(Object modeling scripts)

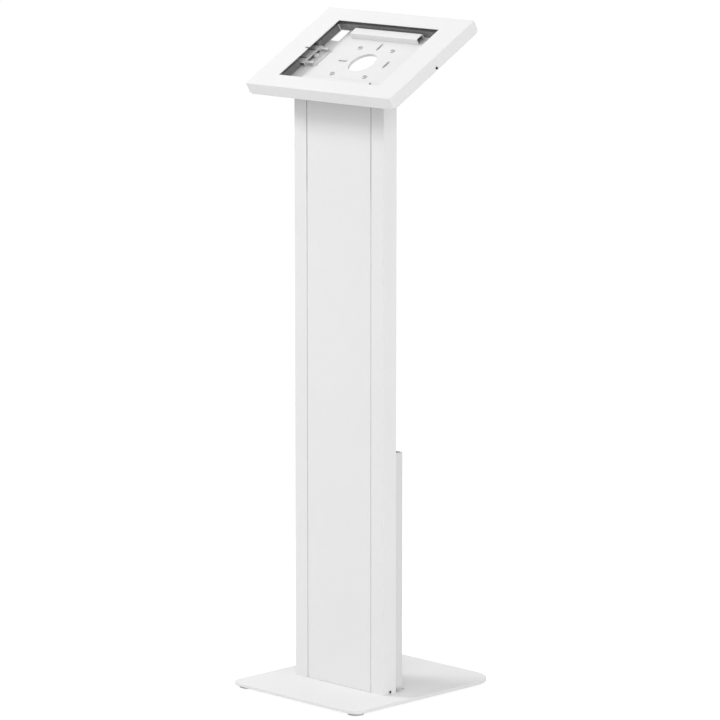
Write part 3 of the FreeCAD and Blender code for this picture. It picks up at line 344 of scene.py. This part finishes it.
def contact_shade(tree, place, reach, depth, openness, levels):
    """Painted shade: one on open surfaces, and less near other surfaces where the object is above a level.
    """
    occlusion = tree.nodes.new("ShaderNodeAmbientOcclusion")
    occlusion.samples = SHADE_SAMPLES
    occlusion.inputs["Distance"].default_value = reach
    split = tree.nodes.new("ShaderNodeSeparateXYZ")
    tree.links.new(place, split.inputs[0])
    above = remap(tree, split.outputs["Z"], *levels, 0.0, 1.0)
    covered = remap(tree, occlusion.outputs["AO"], *openness, depth, 0.0)
    return math_node(tree, "SUBTRACT", 1.0, math_node(tree, "MULTIPLY", covered, above))


def powder_coat(name, colour, roughness=0.52, shade=None):
    """Satin powder coat: fine orange peel, faint clouds, and thinner, glossier paint on the edges, with a
    painted shade near other surfaces where one is given.
    """
    material, tree, shader = new_material(name)
    place = object_coordinates(tree)
    cloud = noise_texture(tree, place, *PAINT_CLOUDS)
    peel = noise_texture(tree, place, *PAINT_PEEL)
    speck = noise_texture(tree, place, *PAINT_SPECKS)
    edges, rounded = edge_mask(tree, EDGE_RADIUS)
    body = mix_colour(tree, remap(tree, cloud, *CLOUD_SPAN, 0.0, 1.0),
                      scaled(colour, CLOUD_TONE), colour)
    painted = mix_colour(tree, math_node(tree, "MULTIPLY", edges, EDGE_COVER), body,
                         scaled(colour, EDGE_TONE))
    # Painted shade: the paint is darkened towards black near other surfaces
    if shade:
        painted = mix_colour(tree, contact_shade(tree, place, *shade), BLACK, painted)
    tree.links.new(painted, shader.inputs["Base Color"])
    gloss = math_node(tree, "ADD",
                      remap(tree, cloud, *NOISE_SPAN, -GLOSS_SPREAD, GLOSS_SPREAD),
                      remap(tree, speck, *NOISE_SPAN, roughness - GLOSS_SPREAD, roughness + GLOSS_SPREAD))
    worn = math_node(tree, "SUBTRACT", gloss, math_node(tree, "MULTIPLY", edges, EDGE_GLOSS))
    tree.links.new(worn, shader.inputs["Roughness"])
    shader.inputs["Specular IOR Level"].default_value = PAINT_SPECULAR
    surface = math_node(tree, "ADD", peel, math_node(tree, "MULTIPLY", speck, SPECK_SHARE))
    tree.links.new(bump(tree, surface, *PAINT_RELIEF, rounded), shader.inputs["Normal"])
    return material


def plated_steel(name, colour, roughness, mottle=0.12, metallic=1.0):
    """Plated or blackened steel, with the mottled lustre of its finish and fine turning marks."""
    material, tree, shader = new_material(name)
    place = object_coordinates(tree)
    shader.inputs["Metallic"].default_value = metallic
    cloud = noise_texture(tree, place, *STEEL_MOTTLE)
    fine = noise_texture(tree, place, *STEEL_MARKS)
    tinted = mix_colour(tree, remap(tree, cloud, *NOISE_SPAN, 0.0, 1.0),
                        scaled(colour, 1.0 - mottle), colour)
    tree.links.new(tinted, shader.inputs["Base Color"])
    spread = [roughness + step for step in STEEL_ROUGHNESS_SPREAD]
    tree.links.new(remap(tree, fine, *MARK_SPAN, *spread), shader.inputs["Roughness"])
    tree.links.new(bump(tree, fine, *STEEL_RELIEF), shader.inputs["Normal"])
    return material


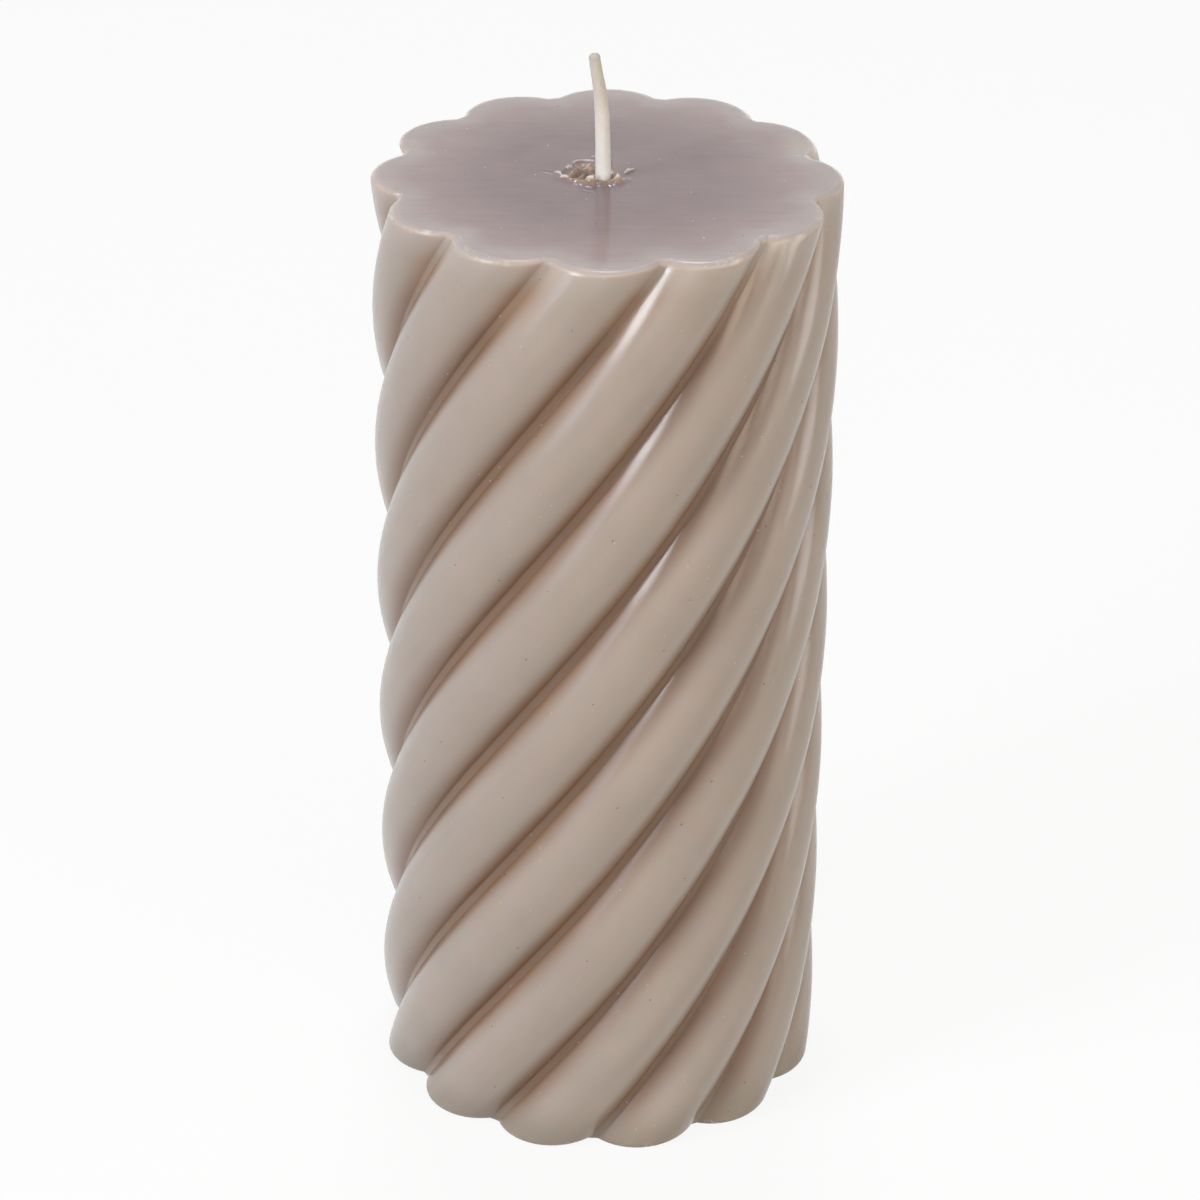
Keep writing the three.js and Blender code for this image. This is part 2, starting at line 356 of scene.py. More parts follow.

=== Exercise ===
Reproduce each entry exactly, leaving out nothing.

=== Correct result ===
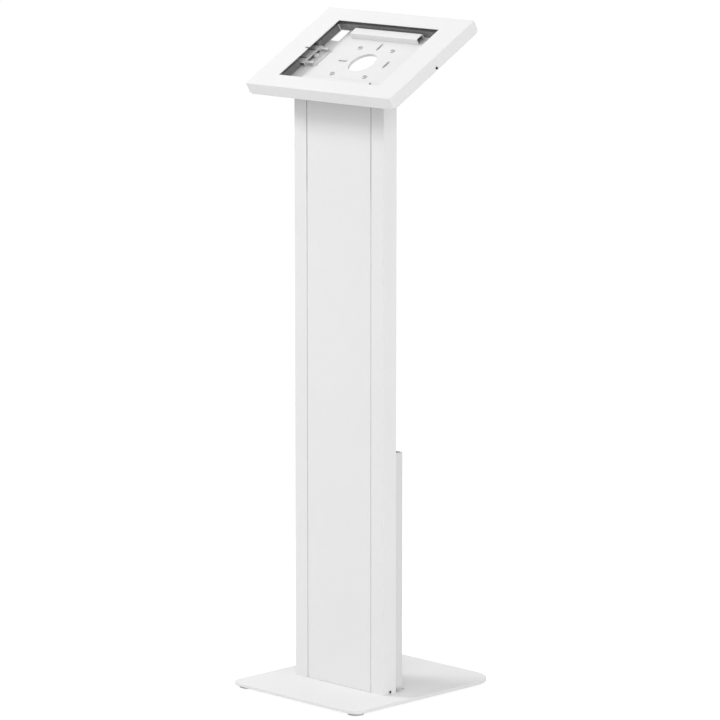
Write part 3 of the FreeCAD and Blender code for this picture. It picks up at line 344 of scene.py. This part finishes it.
def contact_shade(tree, place, reach, depth, openness, levels):
    """Painted shade: one on open surfaces, and less near other surfaces where the object is above a level.
    """
    occlusion = tree.nodes.new("ShaderNodeAmbientOcclusion")
    occlusion.samples = SHADE_SAMPLES
    occlusion.inputs["Distance"].default_value = reach
    split = tree.nodes.new("ShaderNodeSeparateXYZ")
    tree.links.new(place, split.inputs[0])
    above = remap(tree, split.outputs["Z"], *levels, 0.0, 1.0)
    covered = remap(tree, occlusion.outputs["AO"], *openness, depth, 0.0)
    return math_node(tree, "SUBTRACT", 1.0, math_node(tree, "MULTIPLY", covered, above))


def powder_coat(name, colour, roughness=0.52, shade=None):
    """Satin powder coat: fine orange peel, faint clouds, and thinner, glossier paint on the edges, with a
    painted shade near other surfaces where one is given.
    """
    material, tree, shader = new_material(name)
    place = object_coordinates(tree)
    cloud = noise_texture(tree, place, *PAINT_CLOUDS)
    peel = noise_texture(tree, place, *PAINT_PEEL)
    speck = noise_texture(tree, place, *PAINT_SPECKS)
    edges, rounded = edge_mask(tree, EDGE_RADIUS)
    body = mix_colour(tree, remap(tree, cloud, *CLOUD_SPAN, 0.0, 1.0),
                      scaled(colour, CLOUD_TONE), colour)
    painted = mix_colour(tree, math_node(tree, "MULTIPLY", edges, EDGE_COVER), body,
                         scaled(colour, EDGE_TONE))
    # Painted shade: the paint is darkened towards black near other surfaces
    if shade:
        painted = mix_colour(tree, contact_shade(tree, place, *shade), BLACK, painted)
    tree.links.new(painted, shader.inputs["Base Color"])
    gloss = math_node(tree, "ADD",
                      remap(tree, cloud, *NOISE_SPAN, -GLOSS_SPREAD, GLOSS_SPREAD),
                      remap(tree, speck, *NOISE_SPAN, roughness - GLOSS_SPREAD, roughness + GLOSS_SPREAD))
    worn = math_node(tree, "SUBTRACT", gloss, math_node(tree, "MULTIPLY", edges, EDGE_GLOSS))
    tree.links.new(worn, shader.inputs["Roughness"])
    shader.inputs["Specular IOR Level"].default_value = PAINT_SPECULAR
    surface = math_node(tree, "ADD", peel, math_node(tree, "MULTIPLY", speck, SPECK_SHARE))
    tree.links.new(bump(tree, surface, *PAINT_RELIEF, rounded), shader.inputs["Normal"])
    return material


def plated_steel(name, colour, roughness, mottle=0.12, metallic=1.0):
    """Plated or blackened steel, with the mottled lustre of its finish and fine turning marks."""
    material, tree, shader = new_material(name)
    place = object_coordinates(tree)
    shader.inputs["Metallic"].default_value = metallic
    cloud = noise_texture(tree, place, *STEEL_MOTTLE)
    fine = noise_texture(tree, place, *STEEL_MARKS)
    tinted = mix_colour(tree, remap(tree, cloud, *NOISE_SPAN, 0.0, 1.0),
                        scaled(colour, 1.0 - mottle), colour)
    tree.links.new(tinted, shader.inputs["Base Color"])
    spread = [roughness + step for step in STEEL_ROUGHNESS_SPREAD]
    tree.links.new(remap(tree, fine, *MARK_SPAN, *spread), shader.inputs["Roughness"])
    tree.links.new(bump(tree, fine, *STEEL_RELIEF), shader.inputs["Normal"])
    return material


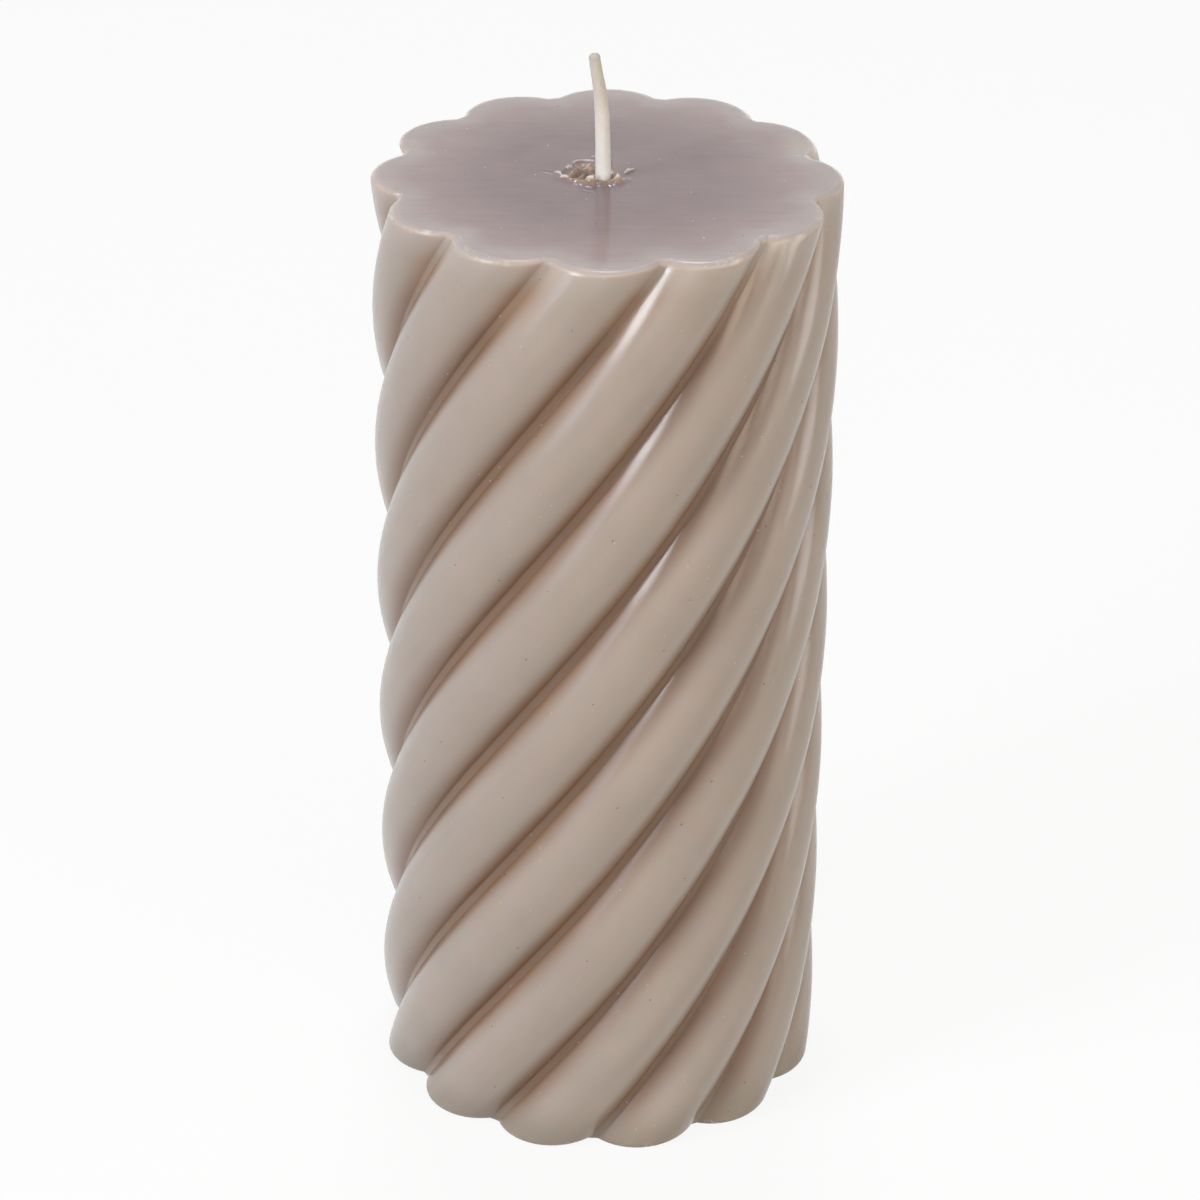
Keep writing the three.js and Blender code for this image. This is part 2, starting at line 356 of scene.py. More parts follow.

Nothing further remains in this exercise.